Whitetop biking; more of.

First of all, a limax maximus, or a great gray slug, as found under one of the planters outside. The hole on the side of its upper torso is a breathing hole!

Secondly, this is going to be another short post, since my folks are down here this week, and 've got packing/cleaning/etc to do before leaving for the farm.

Elrin and I biked down Whitetop again, 17 miles that took us about 4 hours. Shuttle: 26$. Experiences: priceless.

It is impossible to describe the beauty of the region in words, and do it justice. There is about fifty different kinds of green in any one direction, and rocks, gray and brown and pink, jut out ever which way, threatening the trail. Rhododendrons have finished blooming, but there are cancerweeds, and mountain dandelions, and mountain laurel. The bugs are plentiful: not only the biting gnats and mosquito larvae in the stillpools beyond the mountain river, but millipedes, massive swallowtail butterflies, and others, whose names are a mystery.
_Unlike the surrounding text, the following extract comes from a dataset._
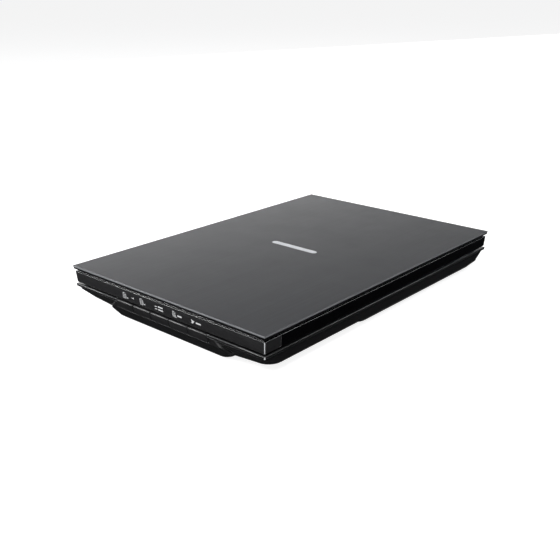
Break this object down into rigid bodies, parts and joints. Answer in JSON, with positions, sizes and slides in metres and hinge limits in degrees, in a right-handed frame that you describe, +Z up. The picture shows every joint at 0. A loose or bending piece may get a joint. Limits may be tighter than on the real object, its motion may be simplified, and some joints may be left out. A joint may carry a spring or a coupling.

There was a spot along the river, where the afore-mentioned butterflies converged to drink. They were not skittish at all, and we've actually gotten to pet one on its fuzzy back.

River cuts through rock, leaving water-smoothed boulders in its wake. Under the trees, these begin to be consumed by moss so green that it hurts the eye. In a hollow of one such boulder, we discover a clump of grass studded with little blue stars. Quaker Ladies.

We see a snake at one of the bridges, a slow, brown-black-rat-snake, about to shed. It escapes the attention unhurriedly, heading down into the beaver dam below.

Elrin’s bike keeps breaking, but since we’ve got all the tools needed in my backpack, I don’t mind. It’s another excuse to poke around in the crevices of the rocks. We meet bikers by the handful, and hikers with massive backpacks that go all day, and stay, at night, on the occasional small openings with fire pits.

Light is filtered through the branches above at all times, playing tricks of lemon-yellow in the grayness of shade. There is no god. There is, however, the natural world—a thing infinitely superior in its magnificence.